Each wave yields lessons that refine subsequent migrations. Document issues, root causes, and successful practices to build a reusable playbook.

Step 6: Optimize and modernize after landing in the cloud

The end of a migration wave is not the end of modernization. Once workloads are running stably in the cloud, you can start optimizing:

  • Cost optimization: Rightsize instances, adopt savings plans or reserved capacity, shut down unused resources, and apply lifecycle policies to storage.
  • Performance tuning: Adjust autoscaling, caching, database indexing, and network configurations based on observed behavior.
  • Incremental refactoring: Identify “pain points” in the legacy codebase and gradually extract or rewrite specific services, introducing APIs, queues, and event‑driven patterns.
  • Operational maturity: Improve SRE practices, automate incident response and remediation, and refine SLIs/SLOs.

This continuous improvement mindset turns a one‑time migration project into a broader modernization journey, enabling the organization to capitalize fully on cloud capabilities.

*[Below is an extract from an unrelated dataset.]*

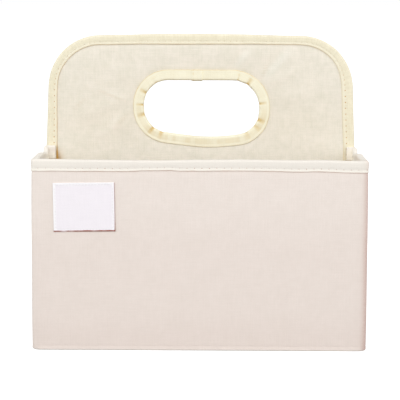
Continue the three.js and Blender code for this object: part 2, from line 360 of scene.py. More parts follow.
class Finish(NamedTuple):
    """A material, and the slot that it belongs to."""

    material: bpy.types.Material
    slot: Slot


def put_in_scene(name: str, data: bpy.types.ID) -> bpy.types.Object:
    """Makes an object of some data and puts it into the scene."""
    made = bpy.data.objects.new(name, data)
    bpy.context.scene.collection.objects.link(made)
    return made


def mesh_object(mesh: bmesh.types.BMesh, name: str, material: bpy.types.Material) -> bpy.types.Object:
    """Turns a finished mesh into an object, and uses it up."""
    data = bpy.data.meshes.new(name)
    mesh.to_mesh(data)
    mesh.free()
    data.materials.append(material)
    return put_in_scene(name, data)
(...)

Step 7: Invest in people, processes, and culture

Technology change without organizational change rarely produces lasting benefits. Effective cloud migration programs invest in:

  • Upskilling and training: Provide engineers, architects, and operations teams with hands‑on cloud education; encourage certifications and internal knowledge sharing.
  • Cross‑functional teams: Create squads or product teams that bring together developers, operations, security, and business stakeholders to own services end‑to‑end.
  • Modern delivery practices: Adopt DevOps principles, CI/CD pipelines, trunk‑based development, and automated testing to increase deployment frequency and reliability.
  • Change management and communication: Clearly communicate goals, timelines, and expected benefits; manage expectations; celebrate milestones.

These human and process elements ensure that the migrated environment remains maintainable, secure, and aligned with business needs over time.

Conclusion

Migrating legacy applications and databases to the cloud is a strategic, multi‑year journey rather than a single project. By understanding available migration strategies, carefully assessing legacy complexity, and designing a phased roadmap, organizations can balance speed, risk, and long‑term value. When combined with strong governance, robust security, data‑aware planning, and investment in people and processes, cloud migration becomes a catalyst for sustainable modernization and innovation.